However, at a budget of $20K and this market, you're options are plentiful for newer and/or larger vessels.

Good luck.


----------



## Faster (Sep 13, 2005)

MishaB said:


> ...... If not the h28.5 what would you recommend in this price range? ......


Here's a YW search for the US Northeast with for $16000 cap, 1980-1990 to leave you some spending money...

1980 (Sail) Cruiser/Racer Boats For Sale

Quite frankly the Catalina 30 is hard to beat for the money for a decent cruiser, esp with liveaboard plans.


----------



## blt2ski (May 5, 2005)

Looking at Fasters list, the Cat 30 is probably the best boat for the size etc, if you can find a clean one. other brands I would look at include the Sabre, Ericson, Islander, Pearson except the "flyer" ie a flat deck not a lot of room down below to live on/in, O'Day. All boats above 28'. Some of the 27's might work. The boat brand list is not in any kind of order. Like all things that are this old, buy the cleanest one you can for the buck. It could also be worth looking at boats up to say 20-22K list, and possibly negotiate your way down to say 20K. This might open up a few more options in this size and price range.

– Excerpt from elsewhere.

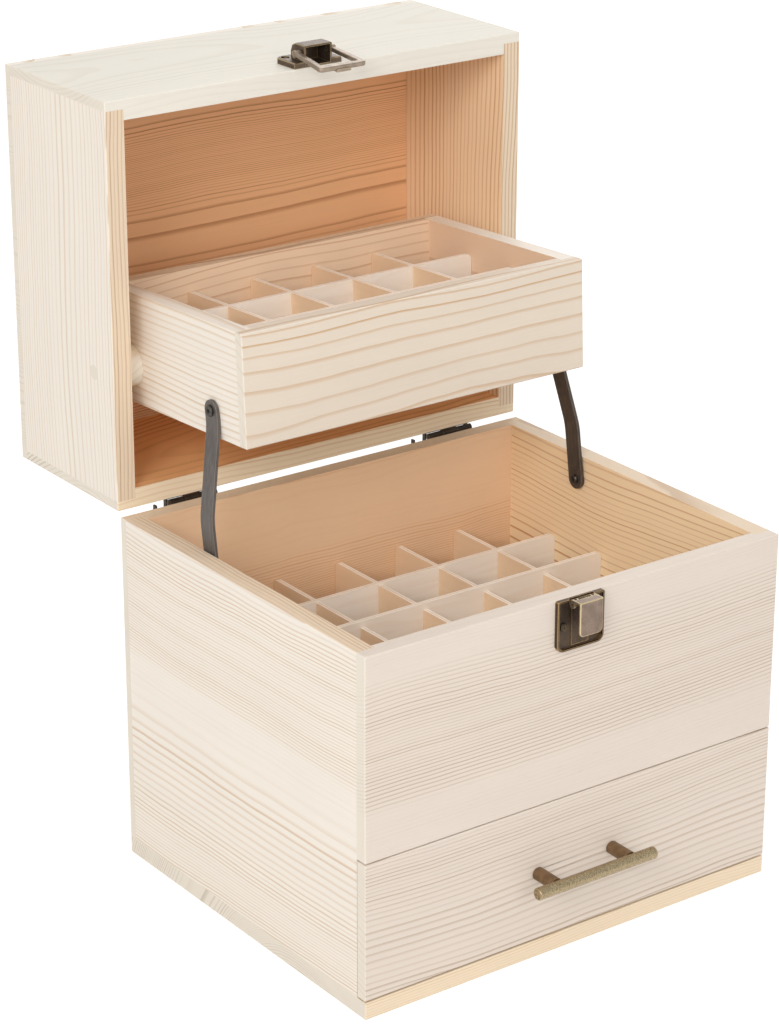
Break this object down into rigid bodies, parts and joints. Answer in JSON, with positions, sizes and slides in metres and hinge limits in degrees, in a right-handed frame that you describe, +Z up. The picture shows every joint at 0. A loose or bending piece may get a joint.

The Jeanneau Fantasia good wood work inside etc, I have an Arcadia from that time frame. overall well built, but they do have some issues if it has not been fixed of the foam back hull liner being rotted, and falling off. Not hard to fix, but a pain. I've done it! Otherwise, most reviews from that time frame are positive.

Jeanneau, like O'Day, Catalina, and Ericson have a reasonably large'ish owners forums available to get info. Islander is hit and miss right now, there was a good site, it went down, someone was trying to get the info from that person, and get it back up online. 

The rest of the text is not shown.